— start of SUPPLIED INFORMATION —

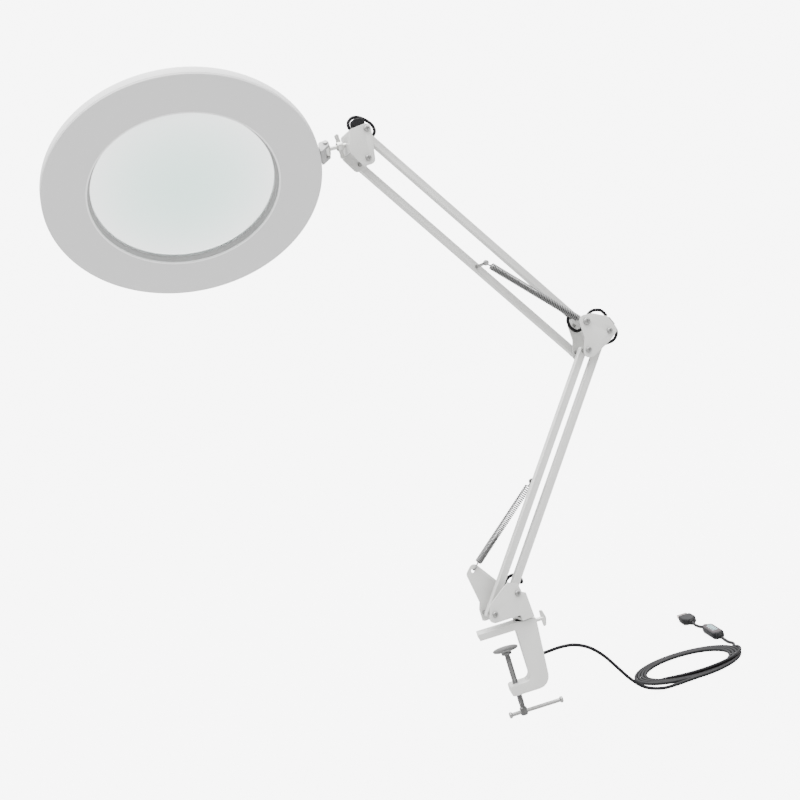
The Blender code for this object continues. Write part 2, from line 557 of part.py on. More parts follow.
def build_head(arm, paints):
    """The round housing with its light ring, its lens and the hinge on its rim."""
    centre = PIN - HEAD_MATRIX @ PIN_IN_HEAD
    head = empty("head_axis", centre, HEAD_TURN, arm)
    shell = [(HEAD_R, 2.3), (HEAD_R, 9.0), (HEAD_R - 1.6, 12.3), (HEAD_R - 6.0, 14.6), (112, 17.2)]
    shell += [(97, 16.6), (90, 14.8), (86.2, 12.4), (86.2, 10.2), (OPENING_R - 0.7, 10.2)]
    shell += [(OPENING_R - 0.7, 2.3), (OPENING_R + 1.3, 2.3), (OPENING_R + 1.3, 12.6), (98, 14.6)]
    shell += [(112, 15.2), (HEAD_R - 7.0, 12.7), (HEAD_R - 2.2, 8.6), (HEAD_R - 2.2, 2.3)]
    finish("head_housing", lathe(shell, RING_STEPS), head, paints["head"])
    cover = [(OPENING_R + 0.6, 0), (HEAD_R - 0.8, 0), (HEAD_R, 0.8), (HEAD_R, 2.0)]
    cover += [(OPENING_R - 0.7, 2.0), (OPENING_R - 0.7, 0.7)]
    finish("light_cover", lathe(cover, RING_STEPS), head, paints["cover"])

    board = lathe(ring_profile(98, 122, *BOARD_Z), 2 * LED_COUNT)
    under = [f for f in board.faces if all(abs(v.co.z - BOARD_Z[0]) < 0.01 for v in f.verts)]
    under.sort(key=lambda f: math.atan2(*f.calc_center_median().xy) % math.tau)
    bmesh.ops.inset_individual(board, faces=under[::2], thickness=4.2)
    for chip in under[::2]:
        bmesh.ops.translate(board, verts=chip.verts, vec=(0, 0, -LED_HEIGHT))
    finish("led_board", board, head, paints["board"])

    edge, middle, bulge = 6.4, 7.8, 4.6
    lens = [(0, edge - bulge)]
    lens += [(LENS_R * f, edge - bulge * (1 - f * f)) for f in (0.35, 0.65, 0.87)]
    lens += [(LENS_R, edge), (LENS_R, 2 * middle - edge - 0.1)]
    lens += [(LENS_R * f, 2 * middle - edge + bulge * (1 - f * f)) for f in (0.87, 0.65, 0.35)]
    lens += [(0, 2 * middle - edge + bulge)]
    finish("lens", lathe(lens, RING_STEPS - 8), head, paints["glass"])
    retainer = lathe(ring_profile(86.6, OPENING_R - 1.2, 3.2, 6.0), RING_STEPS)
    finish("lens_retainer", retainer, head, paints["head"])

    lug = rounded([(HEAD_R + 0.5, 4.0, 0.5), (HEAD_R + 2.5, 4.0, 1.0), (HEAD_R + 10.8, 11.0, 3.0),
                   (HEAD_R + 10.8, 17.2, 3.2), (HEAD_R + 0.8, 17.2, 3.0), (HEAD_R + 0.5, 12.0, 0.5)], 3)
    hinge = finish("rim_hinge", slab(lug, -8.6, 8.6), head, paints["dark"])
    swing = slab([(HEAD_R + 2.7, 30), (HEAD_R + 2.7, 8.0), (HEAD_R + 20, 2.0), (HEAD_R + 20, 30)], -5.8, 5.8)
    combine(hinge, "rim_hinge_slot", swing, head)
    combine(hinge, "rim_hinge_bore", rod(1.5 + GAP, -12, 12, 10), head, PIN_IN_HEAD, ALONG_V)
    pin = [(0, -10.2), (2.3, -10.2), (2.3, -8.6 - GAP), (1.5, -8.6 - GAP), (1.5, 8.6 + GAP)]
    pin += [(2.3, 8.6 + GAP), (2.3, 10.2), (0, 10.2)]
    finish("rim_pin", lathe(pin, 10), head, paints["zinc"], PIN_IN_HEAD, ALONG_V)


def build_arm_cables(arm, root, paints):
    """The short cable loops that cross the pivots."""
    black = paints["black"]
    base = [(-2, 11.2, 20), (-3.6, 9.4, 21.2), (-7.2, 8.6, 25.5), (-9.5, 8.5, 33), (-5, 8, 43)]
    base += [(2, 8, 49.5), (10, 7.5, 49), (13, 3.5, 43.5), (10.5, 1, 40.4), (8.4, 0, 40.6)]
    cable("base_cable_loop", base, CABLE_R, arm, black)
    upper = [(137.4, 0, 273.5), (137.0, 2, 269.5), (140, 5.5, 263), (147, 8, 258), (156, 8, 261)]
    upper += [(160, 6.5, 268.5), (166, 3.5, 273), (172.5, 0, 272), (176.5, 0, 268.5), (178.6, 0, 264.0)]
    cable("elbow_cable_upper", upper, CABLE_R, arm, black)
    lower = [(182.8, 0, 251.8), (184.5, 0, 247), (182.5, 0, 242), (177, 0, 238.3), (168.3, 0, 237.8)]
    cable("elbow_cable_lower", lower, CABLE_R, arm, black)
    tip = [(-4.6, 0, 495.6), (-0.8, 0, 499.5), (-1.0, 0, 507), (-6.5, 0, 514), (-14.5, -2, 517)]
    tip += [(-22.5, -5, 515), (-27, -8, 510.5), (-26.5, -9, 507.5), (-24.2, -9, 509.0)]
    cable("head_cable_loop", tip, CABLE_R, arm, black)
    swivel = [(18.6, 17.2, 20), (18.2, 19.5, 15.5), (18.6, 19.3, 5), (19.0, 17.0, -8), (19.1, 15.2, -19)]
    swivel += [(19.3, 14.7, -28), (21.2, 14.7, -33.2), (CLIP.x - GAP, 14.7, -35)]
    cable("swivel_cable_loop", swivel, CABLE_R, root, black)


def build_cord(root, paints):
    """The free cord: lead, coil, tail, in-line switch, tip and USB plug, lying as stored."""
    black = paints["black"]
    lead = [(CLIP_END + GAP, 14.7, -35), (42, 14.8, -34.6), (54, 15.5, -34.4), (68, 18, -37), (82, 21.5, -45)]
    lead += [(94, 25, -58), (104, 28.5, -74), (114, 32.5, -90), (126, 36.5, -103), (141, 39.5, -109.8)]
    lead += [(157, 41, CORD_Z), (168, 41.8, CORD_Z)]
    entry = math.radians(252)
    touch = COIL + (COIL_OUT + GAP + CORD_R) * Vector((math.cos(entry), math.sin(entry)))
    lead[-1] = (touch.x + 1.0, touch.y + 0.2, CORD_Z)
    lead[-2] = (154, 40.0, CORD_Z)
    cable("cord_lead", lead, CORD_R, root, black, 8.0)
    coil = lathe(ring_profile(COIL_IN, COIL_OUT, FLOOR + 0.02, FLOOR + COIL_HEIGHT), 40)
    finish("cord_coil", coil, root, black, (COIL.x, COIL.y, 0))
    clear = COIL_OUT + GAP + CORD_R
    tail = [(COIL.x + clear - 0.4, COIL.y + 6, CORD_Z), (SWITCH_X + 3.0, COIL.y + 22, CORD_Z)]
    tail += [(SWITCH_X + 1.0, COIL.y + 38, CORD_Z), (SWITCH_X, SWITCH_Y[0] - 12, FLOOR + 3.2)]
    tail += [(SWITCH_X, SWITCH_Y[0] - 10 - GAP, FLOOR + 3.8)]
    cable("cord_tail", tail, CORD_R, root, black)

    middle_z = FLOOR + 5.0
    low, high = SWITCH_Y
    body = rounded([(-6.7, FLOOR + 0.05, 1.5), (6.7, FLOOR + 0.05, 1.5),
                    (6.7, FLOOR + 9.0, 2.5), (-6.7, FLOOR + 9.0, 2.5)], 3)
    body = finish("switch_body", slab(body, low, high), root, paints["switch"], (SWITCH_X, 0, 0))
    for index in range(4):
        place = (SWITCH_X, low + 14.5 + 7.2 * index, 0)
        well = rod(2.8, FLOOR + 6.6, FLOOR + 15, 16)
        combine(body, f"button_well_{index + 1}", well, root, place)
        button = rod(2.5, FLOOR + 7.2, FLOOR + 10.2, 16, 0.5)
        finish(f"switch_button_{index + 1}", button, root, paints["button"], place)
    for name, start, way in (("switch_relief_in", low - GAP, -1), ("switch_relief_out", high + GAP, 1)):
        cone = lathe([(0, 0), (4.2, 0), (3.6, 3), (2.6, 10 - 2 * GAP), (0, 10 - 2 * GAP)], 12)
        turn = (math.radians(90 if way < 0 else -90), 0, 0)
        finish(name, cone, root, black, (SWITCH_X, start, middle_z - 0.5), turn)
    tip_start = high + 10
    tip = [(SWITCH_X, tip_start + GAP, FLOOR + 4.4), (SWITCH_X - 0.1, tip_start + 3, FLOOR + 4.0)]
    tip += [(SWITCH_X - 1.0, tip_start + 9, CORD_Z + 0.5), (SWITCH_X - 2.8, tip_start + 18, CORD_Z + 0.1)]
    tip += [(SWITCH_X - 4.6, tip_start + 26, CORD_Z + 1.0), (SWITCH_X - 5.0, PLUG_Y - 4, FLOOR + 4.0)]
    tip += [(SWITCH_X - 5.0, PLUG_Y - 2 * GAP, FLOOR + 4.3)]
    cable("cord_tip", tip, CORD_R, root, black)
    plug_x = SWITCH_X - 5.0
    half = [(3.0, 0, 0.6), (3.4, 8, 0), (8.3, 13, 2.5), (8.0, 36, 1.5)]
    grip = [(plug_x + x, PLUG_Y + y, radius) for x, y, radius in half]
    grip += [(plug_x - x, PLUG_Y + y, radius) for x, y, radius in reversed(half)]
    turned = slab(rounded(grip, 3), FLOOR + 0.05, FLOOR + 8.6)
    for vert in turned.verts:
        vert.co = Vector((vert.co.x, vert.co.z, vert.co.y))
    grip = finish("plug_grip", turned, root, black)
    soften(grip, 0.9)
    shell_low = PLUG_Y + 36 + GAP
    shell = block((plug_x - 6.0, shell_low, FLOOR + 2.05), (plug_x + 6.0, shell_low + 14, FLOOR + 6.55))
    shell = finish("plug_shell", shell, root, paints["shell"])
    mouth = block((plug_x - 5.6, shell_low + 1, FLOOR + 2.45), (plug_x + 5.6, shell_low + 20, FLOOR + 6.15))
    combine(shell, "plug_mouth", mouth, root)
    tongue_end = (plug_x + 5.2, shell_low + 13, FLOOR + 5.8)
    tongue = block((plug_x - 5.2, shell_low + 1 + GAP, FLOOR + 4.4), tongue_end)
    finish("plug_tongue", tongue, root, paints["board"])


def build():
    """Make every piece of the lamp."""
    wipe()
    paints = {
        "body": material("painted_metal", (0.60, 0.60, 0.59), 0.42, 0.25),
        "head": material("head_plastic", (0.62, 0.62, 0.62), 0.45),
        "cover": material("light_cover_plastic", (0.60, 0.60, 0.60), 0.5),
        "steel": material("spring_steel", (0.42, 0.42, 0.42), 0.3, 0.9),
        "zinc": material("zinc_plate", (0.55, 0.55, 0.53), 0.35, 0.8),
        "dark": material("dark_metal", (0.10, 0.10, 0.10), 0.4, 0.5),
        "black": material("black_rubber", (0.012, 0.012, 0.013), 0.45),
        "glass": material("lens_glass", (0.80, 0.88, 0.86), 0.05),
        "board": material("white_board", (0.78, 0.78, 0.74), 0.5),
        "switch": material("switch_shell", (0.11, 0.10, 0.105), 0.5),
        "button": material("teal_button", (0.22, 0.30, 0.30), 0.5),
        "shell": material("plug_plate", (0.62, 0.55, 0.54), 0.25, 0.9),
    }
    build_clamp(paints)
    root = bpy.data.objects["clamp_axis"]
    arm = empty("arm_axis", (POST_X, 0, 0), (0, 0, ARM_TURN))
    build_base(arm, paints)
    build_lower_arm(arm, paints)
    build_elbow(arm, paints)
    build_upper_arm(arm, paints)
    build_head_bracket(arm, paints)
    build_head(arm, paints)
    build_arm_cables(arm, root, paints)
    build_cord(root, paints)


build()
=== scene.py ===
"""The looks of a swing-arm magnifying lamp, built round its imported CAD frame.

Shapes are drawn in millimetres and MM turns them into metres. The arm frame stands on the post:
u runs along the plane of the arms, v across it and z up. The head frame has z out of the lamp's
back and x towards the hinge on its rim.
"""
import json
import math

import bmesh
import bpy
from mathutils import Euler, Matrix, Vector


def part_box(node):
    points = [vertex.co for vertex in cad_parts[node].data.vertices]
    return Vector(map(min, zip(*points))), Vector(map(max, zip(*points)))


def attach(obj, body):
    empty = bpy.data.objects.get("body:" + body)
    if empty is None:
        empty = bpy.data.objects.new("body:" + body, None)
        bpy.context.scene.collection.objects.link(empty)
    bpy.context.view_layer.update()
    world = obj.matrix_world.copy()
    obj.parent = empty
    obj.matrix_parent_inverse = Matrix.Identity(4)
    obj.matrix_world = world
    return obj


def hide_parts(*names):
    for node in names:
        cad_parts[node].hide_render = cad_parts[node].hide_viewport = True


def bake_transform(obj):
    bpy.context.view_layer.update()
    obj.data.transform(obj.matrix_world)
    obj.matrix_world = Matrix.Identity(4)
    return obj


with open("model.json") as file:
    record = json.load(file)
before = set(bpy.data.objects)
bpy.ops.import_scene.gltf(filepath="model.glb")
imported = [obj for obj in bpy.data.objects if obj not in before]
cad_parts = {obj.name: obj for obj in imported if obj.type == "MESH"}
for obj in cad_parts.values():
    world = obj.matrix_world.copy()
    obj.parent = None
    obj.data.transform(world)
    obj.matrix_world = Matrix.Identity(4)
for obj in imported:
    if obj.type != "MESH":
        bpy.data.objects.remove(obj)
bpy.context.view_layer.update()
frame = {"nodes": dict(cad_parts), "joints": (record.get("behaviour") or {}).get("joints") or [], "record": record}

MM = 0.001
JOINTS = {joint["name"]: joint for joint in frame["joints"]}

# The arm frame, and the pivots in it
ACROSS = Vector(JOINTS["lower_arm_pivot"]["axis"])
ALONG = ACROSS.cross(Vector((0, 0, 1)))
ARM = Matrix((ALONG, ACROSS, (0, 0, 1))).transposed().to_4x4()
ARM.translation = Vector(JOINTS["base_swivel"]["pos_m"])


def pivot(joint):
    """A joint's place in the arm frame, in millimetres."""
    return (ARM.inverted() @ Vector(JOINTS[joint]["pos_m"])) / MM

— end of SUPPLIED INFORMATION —

WHAT NEEDS TO BE DONE
Everything from the line with "build_head_bracket(arm, paints)" through the line with "bpy.context.scene.collection.objects.link(empty)", both ends included, should be repeated exactly; nothing else should appear.

REPLY
    build_head_bracket(arm, paints)
    build_head(arm, paints)
    build_arm_cables(arm, root, paints)
    build_cord(root, paints)


build()
=== scene.py ===
"""The looks of a swing-arm magnifying lamp, built round its imported CAD frame.

Shapes are drawn in millimetres and MM turns them into metres. The arm frame stands on the post:
u runs along the plane of the arms, v across it and z up. The head frame has z out of the lamp's
back and x towards the hinge on its rim.
"""
import json
import math

import bmesh
import bpy
from mathutils import Euler, Matrix, Vector


def part_box(node):
    points = [vertex.co for vertex in cad_parts[node].data.vertices]
    return Vector(map(min, zip(*points))), Vector(map(max, zip(*points)))


def attach(obj, body):
    empty = bpy.data.objects.get("body:" + body)
    if empty is None:
        empty = bpy.data.objects.new("body:" + body, None)
        bpy.context.scene.collection.objects.link(empty)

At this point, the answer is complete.